Cawelo Study Fails to Test for Dozens of Oilfield Chemicals in Wastewater Used to Irrigate California Food Crops

Sacramento, Calif. October 28, 2016 – A study presented today to the Central Valley Water Board’s Food Safety Expert Panel by the Cawelo Irrigation District fails to address major concerns about potential food contamination from using oil waste fluid to irrigate crops, according to the Protect California Food coalition.

A coalition scientist says the study, which tested citrus for just a handful of chemicals, is too limited to assess oil waste fluid’s threat to consumers and farm workers, and to California’s water supply. The Cawelo study did not test for most of the 173 chemical additives used in oilfields supplying wastewater for irrigation.

The Cawelo Water District buys wastewater from Chevron and other oil companies. Chevron funded a previous study of Cawelo’s use of oil waste for irrigation, and the Water District’s Board is made up of big growers that have a considerable stake in using oil wastewater.

“This study fails to address the real threat of food contamination from irrigating crops with the oil industry’s toxic wastewater,” said Adam Scow, California Director of Food & Water Watch. “We cannot count on test results paid for by the Cawelo Water District and Chevron to be independent or sufficient. Governor Brown should direct the Water Board to place an immediate moratorium on this risky practice and conduct true independent testing of this wastewater and its effects on the soil and the food we eat.”

A recent report by researchers at PSE Healthy Energy, UC Berkeley, Lawrence Berkeley National Laboratory, and the University of the Pacific found 173 chemical additives used in oil operations that supply wastewater to Cawelo — yet Cawelo’s study tested for only 9 chemicals.

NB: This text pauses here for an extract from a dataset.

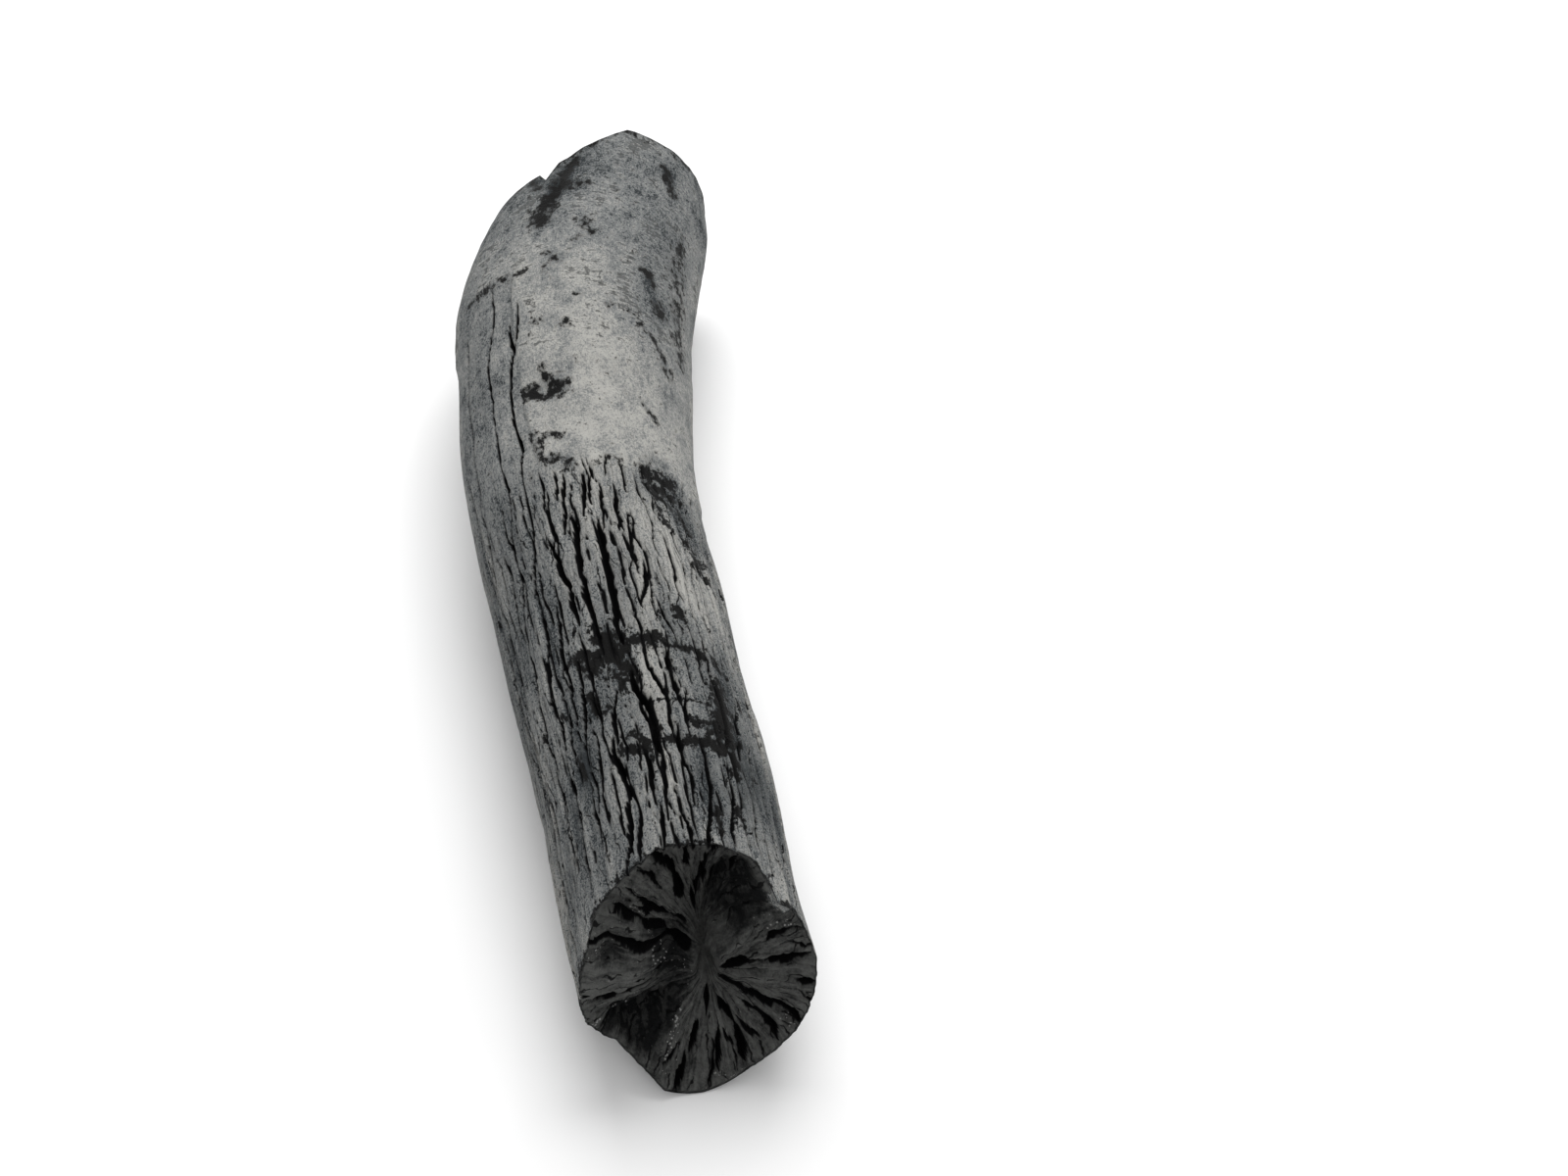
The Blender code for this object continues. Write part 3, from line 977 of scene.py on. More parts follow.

PSE researchers found that, “chemical use from routine oil and gas development activities appears to be widespread, necessitating further investigation for public health concerns.” Ten of the oilfield chemicals evaluated by PSE researchers are either carcinogenic or possibly carcinogenic in humans.

“Using oil wastewater to irrigate our food crops raises grave concerns about potential health risks, and this very limited study fails to answer troubling questions about this controversial practice,” said John Fleming, a staff scientist with the Center for Biological Diversity. “Without full disclosure by oil companies of the chemical additives in oil wastewater and appropriate testing for those chemicals, consensus cannot be reached and this potentially hazardous practice cannot continue.”

In addition to Cawelo, the North Kern Water Management District also purchases oil wastewater and is authorized to use it to replenish its groundwater, raising concerns about contaminating the groundwater supply. Public records and press reports have shown that companies such as Wonderful, which owns Pom Wonderful and Halos mandarins, are sourcing some of their food products from these districts.

Protect California Food is a coalition of environmental justice, agriculture, health, political, and environmental organizations working together to stop the dangerous practice of irrigating California crops with toxic oil waste.